Hyperliquid Policy Center Urges CLARITY Act Fixes to Protect DeFi Developers

Debate over the CLARITY Act intensified this week as lawmakers prepared for a potential U.S. Senate Banking Committee markup, with fresh concerns raised by the Hyperliquid Policy Center (HPC). A potential compromise discussed earlier in the week reportedly suggested the bill would broadly prohibit platforms from offering yield on stablecoins, prompting renewed industry scrutiny.

What’s Driving the Disagreement

According to HPC, ongoing discussions around the CLARITY Act have sharpened focus on how the legislation would treat yield-bearing products tied to stablecoins—digital assets designed to maintain a 1:1 value with fiat currencies like the U.S. dollar. The latest version under discussion would, as described by people tracking the talks, restrict platforms from providing interest-like returns on stablecoin deposits or holdings.
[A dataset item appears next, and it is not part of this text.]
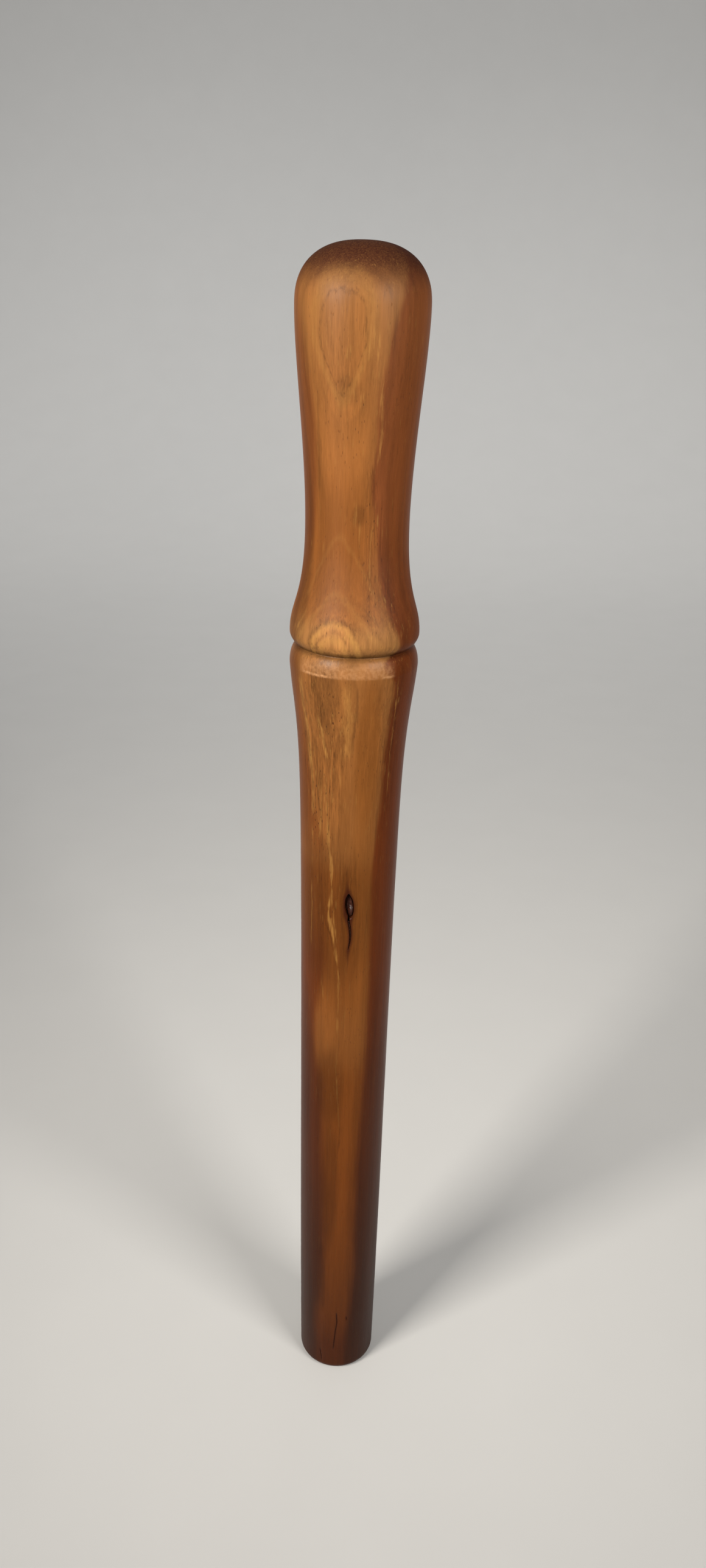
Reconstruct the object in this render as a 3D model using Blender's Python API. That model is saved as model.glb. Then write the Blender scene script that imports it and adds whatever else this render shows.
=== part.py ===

Supporters of tighter rules argue that yield programs can blur the line between payments and investment products, raising consumer protection and market integrity concerns. Industry stakeholders counter that a broad prohibition could stifle innovation and limit access to low-volatility, dollar-linked assets that are widely used for trading, payments, and liquidity management across crypto markets.

Why Stablecoin Yield Matters

  • Consumer impact: Yield programs offer users returns on stablecoin balances, often through lending, rewards, or liquidity provision. Restricting these features could reduce the appeal of stablecoins for everyday users and institutions.
  • Market structure: Stablecoin yields can influence liquidity in both centralized and decentralized platforms. Limitations may shift activity to offshore venues or less regulated markets.
  • Regulatory clarity: Clear delineation between permitted payments functionality and restricted investment-like products remains a central issue for policymakers and platforms alike.

Next Steps in the Senate

A Banking Committee markup would be a key procedural step, allowing senators to debate and amend the bill before any potential committee vote. The timing and content of a final draft remain uncertain, and it is unclear whether the reported yield restrictions will appear in the version advanced out of committee.

HPC’s continued engagement signals that negotiations are ongoing and that stakeholder input may shape the final contours of the bill. Market participants are watching for clarity on how the legislation will define and regulate stablecoin-related services, including yield features, custody, and platform obligations.